EXERCISE DIRECTIONS:
Exactly the lines from the start of the data through the line containing "return [low +" should be output, with both ends kept and nothing added.

PROVIDED MATERIAL:
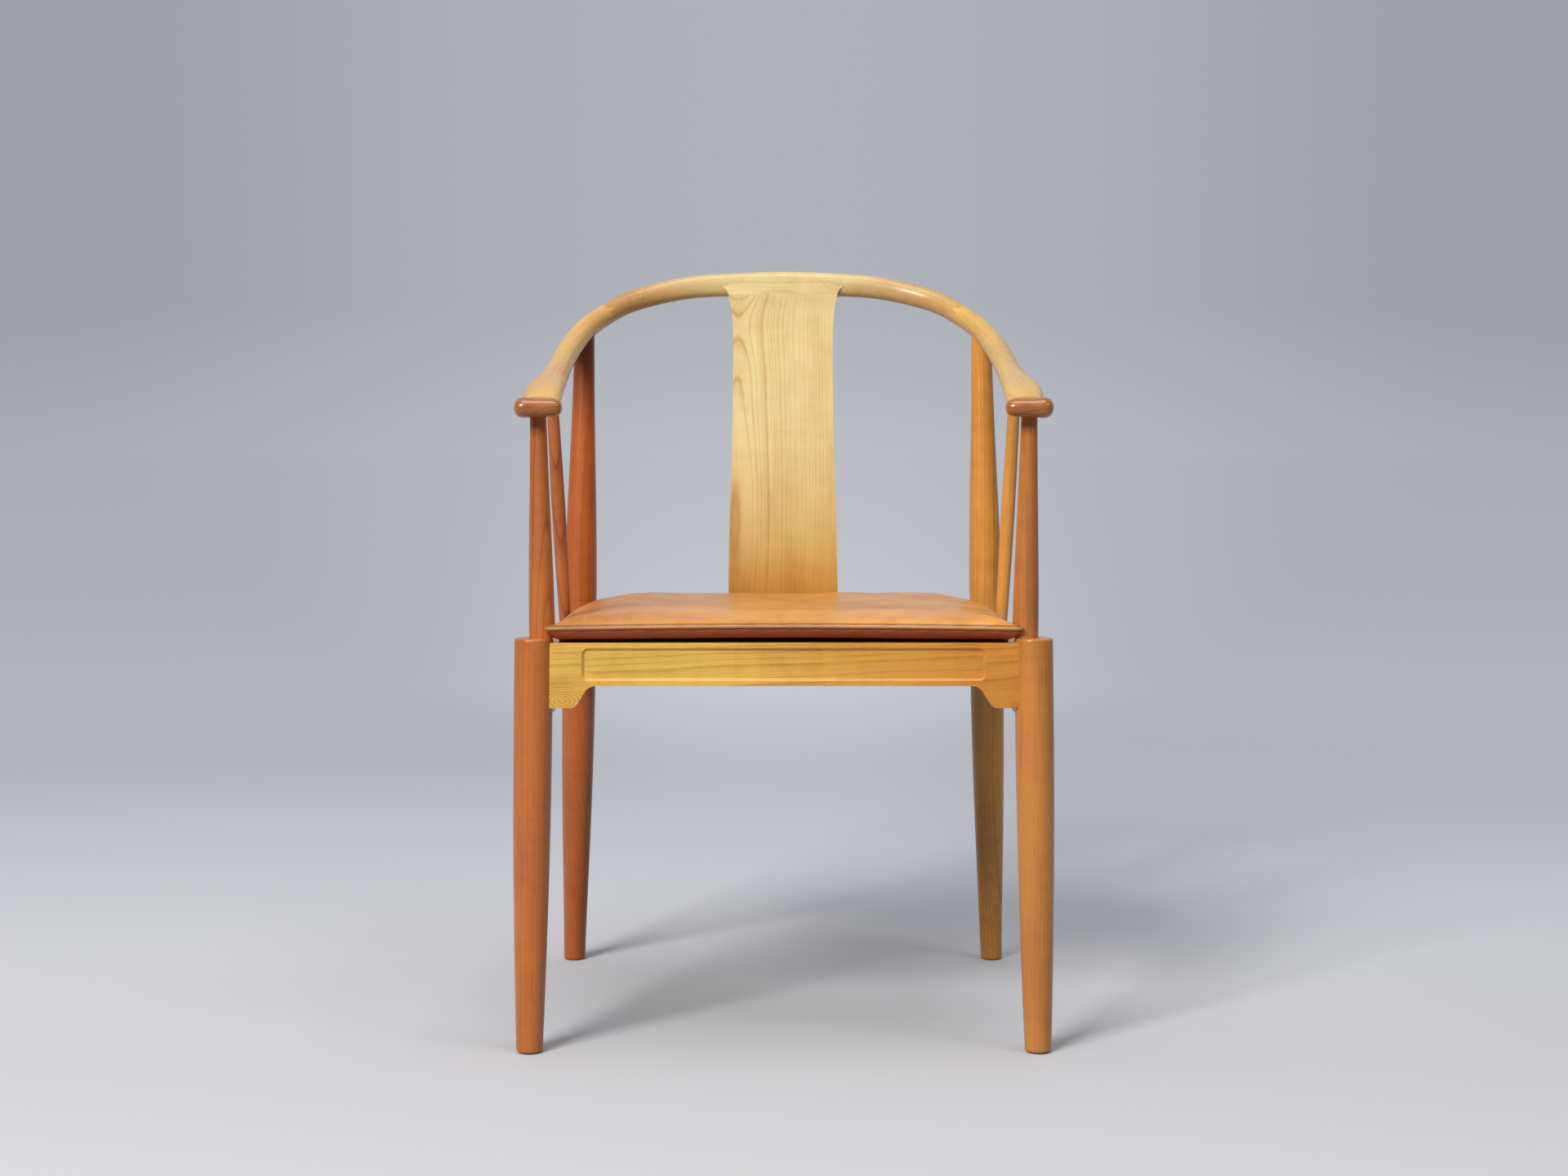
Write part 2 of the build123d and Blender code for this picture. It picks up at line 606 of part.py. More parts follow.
def seat_bars():
    """Front, rear and side bars of the seat frame, half-lapped at the corners."""
    front, rear = seat_bounds()
    bottom = SEAT_TOP - SEAT_BAR_THICKNESS
    middle = SEAT_TOP - SEAT_BAR_THICKNESS / 2

    def band(depth_a, depth_b):
        half_a, half_b = inner_half(depth_a, SEAT_PLAY), inner_half(depth_b, SEAT_PLAY)
        a, b = FRONT_PLANE_Y + depth_a, FRONT_PLANE_Y + depth_b
        return [(-half_a, a), (half_a, a), (half_b, b), (-half_b, b)]

    def side(depth_a, depth_b):
        half_a, half_b = inner_half(depth_a, SEAT_PLAY), inner_half(depth_b, SEAT_PLAY)
        a, b = FRONT_PLANE_Y + depth_a, FRONT_PLANE_Y + depth_b
        return [(half_a, a), (half_a - SEAT_BAR_WIDTH, a), (half_b - SEAT_BAR_WIDTH, b), (half_b, b)]

    front_bar = prism(band(front, front + SEAT_BAR_WIDTH), bottom, SEAT_TOP)
    rear_bar = prism(band(rear - SEAT_BAR_WIDTH, rear), bottom, SEAT_TOP)
    side_bar = prism(side(front, rear), bottom, SEAT_TOP)
    laps = prism(side(front, rear), middle, SEAT_TOP)
    laps += mirrored(laps)
    lower = (front_bar + rear_bar) & prism(side(front, rear), bottom, middle)
    return front_bar - laps, rear_bar - laps, side_bar - lower


def spread(count, low, high, width):
    """Centres of so many straps between two edges, with equal gaps."""
    gap = (high - low - count * width) / (count + 1)
    return [low + gap + width / 2 + i * (gap + width) for i in range(count)]


def webbing():
    """Lengthwise straps, crosswise straps on top of them, and the tacks' places."""
    front, rear = seat_bounds()
    clear = inner_half(rear, SEAT_PLAY) - SEAT_BAR_WIDTH + STRAP_LAP
    run = rear - front - 2 * STRAP_END
    middle = (front + rear) / 2
    lengthwise, crosswise, tacks = [], [], []
    box_align = (Align.CENTER, Align.CENTER, Align.MIN)
    for x in spread(STRAP_COUNT, -clear, clear, STRAP_WIDTH):
        strap = Box(STRAP_WIDTH, run, STRAP_THICKNESS, align=box_align)
        lengthwise.append(Pos(x, FRONT_PLANE_Y + middle, SEAT_TOP) * strap)
        for depth in (front + STRAP_END + TACK_INSET, rear - STRAP_END - TACK_INSET):
            for shift in (-STRAP_WIDTH / 3, STRAP_WIDTH / 3):
                tacks.append(at(x + shift, depth, SEAT_TOP + STRAP_THICKNESS))
    low, high = front + SEAT_BAR_WIDTH - STRAP_LAP, rear - SEAT_BAR_WIDTH + STRAP_LAP
    for depth in spread(STRAP_COUNT, low, high, STRAP_WIDTH):
        half = inner_half(depth + STRAP_WIDTH / 2, SEAT_PLAY) - STRAP_END
        strap = Box(2 * half, STRAP_WIDTH, STRAP_THICKNESS, align=box_align)
        crosswise.append(Pos(at(0, depth, SEAT_TOP + STRAP_THICKNESS)) * strap)
        for x in (-half + TACK_INSET, half - TACK_INSET):
            for shift in (-STRAP_WIDTH / 3, STRAP_WIDTH / 3):
                tacks.append(at(x, depth + shift, SEAT_TOP + 2 * STRAP_THICKNESS))
    return lengthwise, crosswise, tacks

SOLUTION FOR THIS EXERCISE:
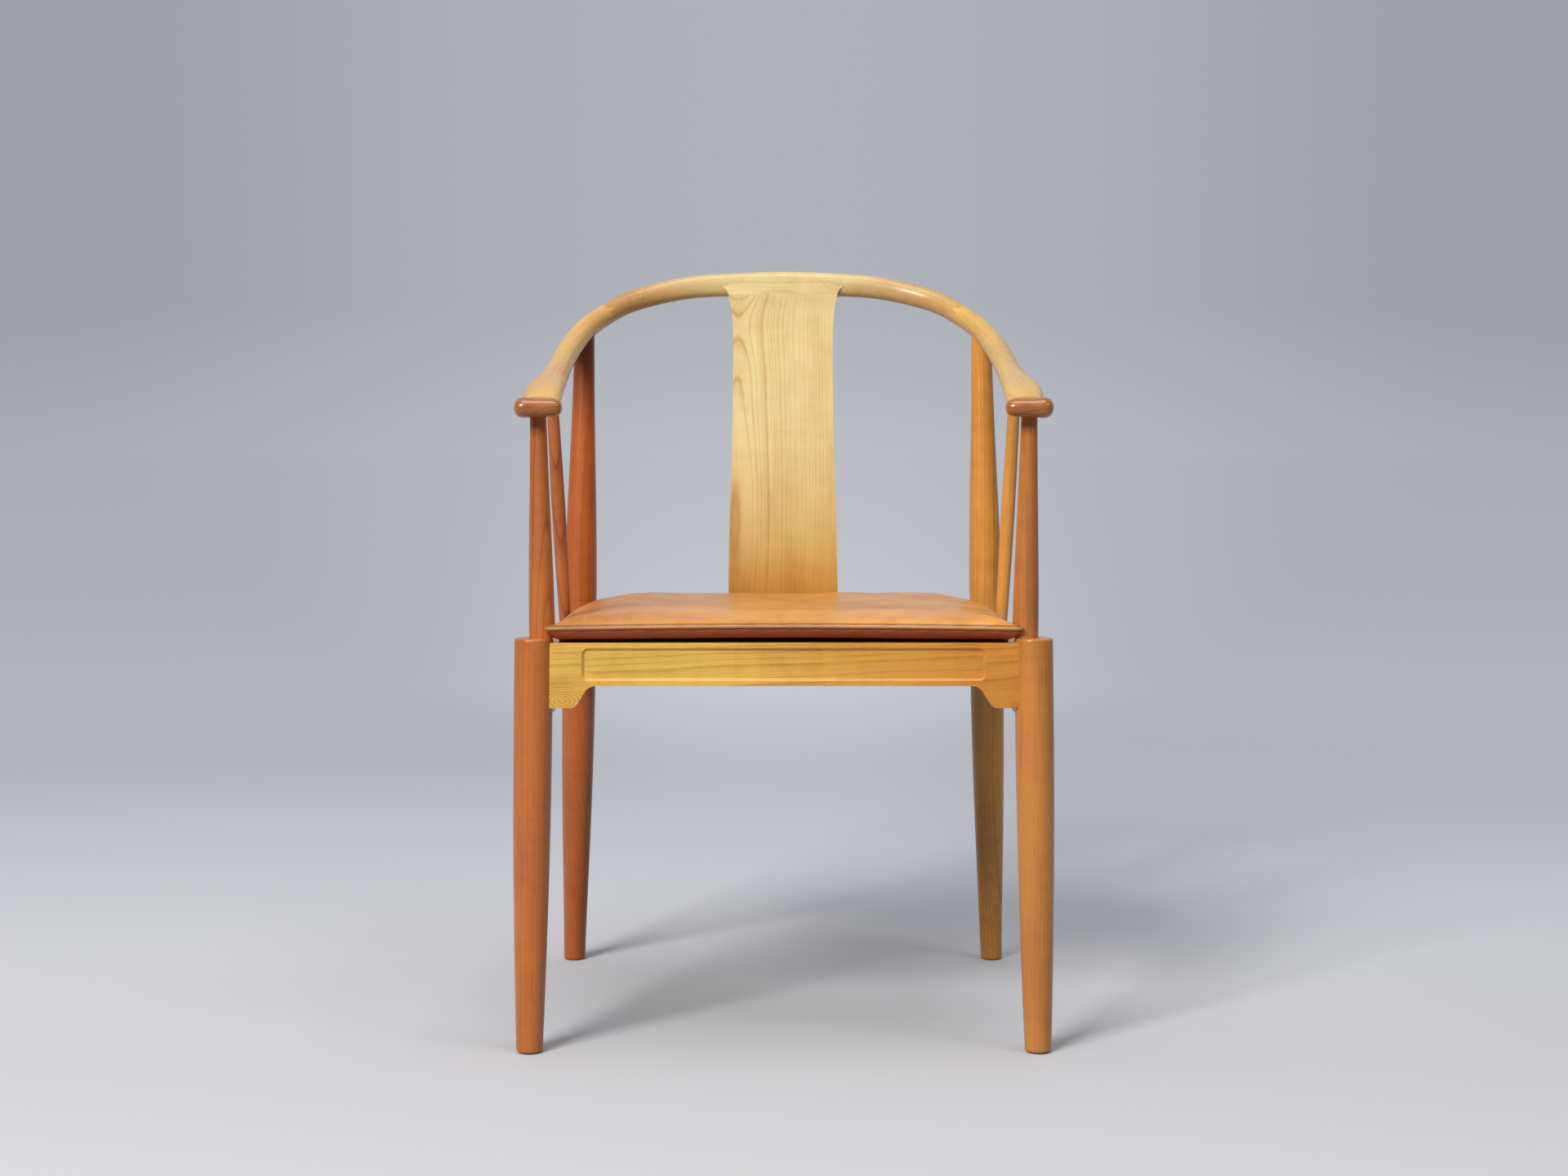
Write part 2 of the build123d and Blender code for this picture. It picks up at line 606 of part.py. More parts follow.
def seat_bars():
    """Front, rear and side bars of the seat frame, half-lapped at the corners."""
    front, rear = seat_bounds()
    bottom = SEAT_TOP - SEAT_BAR_THICKNESS
    middle = SEAT_TOP - SEAT_BAR_THICKNESS / 2

    def band(depth_a, depth_b):
        half_a, half_b = inner_half(depth_a, SEAT_PLAY), inner_half(depth_b, SEAT_PLAY)
        a, b = FRONT_PLANE_Y + depth_a, FRONT_PLANE_Y + depth_b
        return [(-half_a, a), (half_a, a), (half_b, b), (-half_b, b)]

    def side(depth_a, depth_b):
        half_a, half_b = inner_half(depth_a, SEAT_PLAY), inner_half(depth_b, SEAT_PLAY)
        a, b = FRONT_PLANE_Y + depth_a, FRONT_PLANE_Y + depth_b
        return [(half_a, a), (half_a - SEAT_BAR_WIDTH, a), (half_b - SEAT_BAR_WIDTH, b), (half_b, b)]

    front_bar = prism(band(front, front + SEAT_BAR_WIDTH), bottom, SEAT_TOP)
    rear_bar = prism(band(rear - SEAT_BAR_WIDTH, rear), bottom, SEAT_TOP)
    side_bar = prism(side(front, rear), bottom, SEAT_TOP)
    laps = prism(side(front, rear), middle, SEAT_TOP)
    laps += mirrored(laps)
    lower = (front_bar + rear_bar) & prism(side(front, rear), bottom, middle)
    return front_bar - laps, rear_bar - laps, side_bar - lower


def spread(count, low, high, width):
    """Centres of so many straps between two edges, with equal gaps."""
    gap = (high - low - count * width) / (count + 1)
    return [low + gap + width / 2 + i * (gap + width) for i in range(count)]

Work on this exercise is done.